Sud Sudan, la parola (ancora) alle armi

di Enrico Casale
Soldato sudsudanese

Rifugiati sudsudanesi C’era un ottimismo diffuso per la ripresa dei colloqui tra le parti in conflitto in Sud Sudan. Ma la prima tornata di incontri è finita sabato scorso con un nulla di fatto. Le delegazioni avevano deciso di incontrasi separatamente con il Presidente keniano Uhuru Kenyatta a Nairobi. Ma al termine dei colloqui il portavoce dei ribelli Mabior Garag ha dichiarato che ancora una volta non si è arrivati a un «accordo tangibile».

Nel più giovane Paese del mondo (è nato nel 2011) da 18 mesi si combatte una guerra civile tra il Presidente Salva Kiir, di etnia dinka, e il suo ex vice Riek Machar, di etnia nuer. Più che un conflitto etnico, però, si tratta di uno scontro per la gestione dei profitti delle ingenti riserve di idrocarburi. Non è un caso che i più feroci combattimenti si siano combattuti prevalentemente nelle regioni dove sono presenti i pozzi petroliferi.

È difficile tracciare un bilancio delle vittime: secondo l’Onu sarebbero «decine di migliaia». Certamente la crisi umanitaria è gravissima. I pesanti combattimenti degli ultimi due mesi negli Stati di Unity e Upper Nile nel Sud Sudan hanno provocato la migrazione forzata di più di 100mila persone e hanno bloccato le consegne di aiuti umanitari per 650mila persone, dal momento che le organizzazioni umanitarie sono state costrette a ritirarsi. Le statistiche dell’Acnur (l’agenzia Onu per i rifugiati) parlano di 60mila cittadini sudsudanesi che hanno lasciato il Paese per raggiungere il Sudan (30mila), l’Etiopia (15mila) e l’Uganda (15mila), portando il numero di sudsudanesi fuggiti dal Paese da dicembre 2013 a 555mila, mentre gli sfollati sarebbero 5 milioni.

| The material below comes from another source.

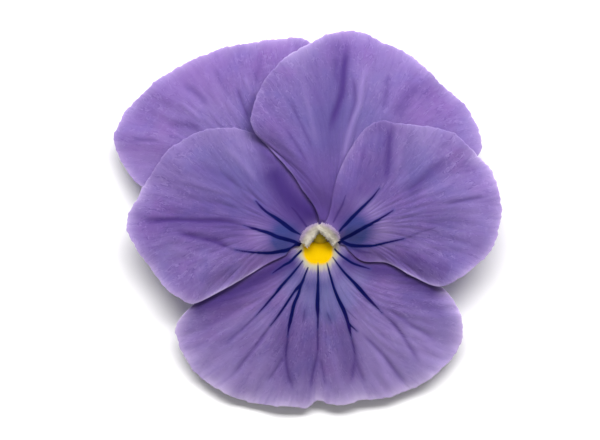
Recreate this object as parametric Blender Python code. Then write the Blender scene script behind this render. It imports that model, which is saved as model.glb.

I rifugiati citano la recrudescenza dei combattimenti, ma anche la crescente insicurezza alimentare tra le principali ragioni che li hanno indotti a fuggire dalle loro case. Si stima che non abbiano cibo a sufficienza più di 3,8 milioni di persone, cioè un terzo della popolazione del Sud Sudan, che è di 11 milioni di persone.

Con il fallimento delle trattative la parola è passata nuovamente alle armi. Duri scontri si sono tenuti ieri, tra i ribelli e i governativi per il controllo di Malakal capitale dello stato dell’Upper Nile nel Nord del Paese. Johnson Olony, comandante dei ribelli ha dichiarato il pieno controllo della città. Fonti locali hanno confermato i violenti combattimenti di domenica ma che i governativi continuano a mantenere alcune posizioni in città.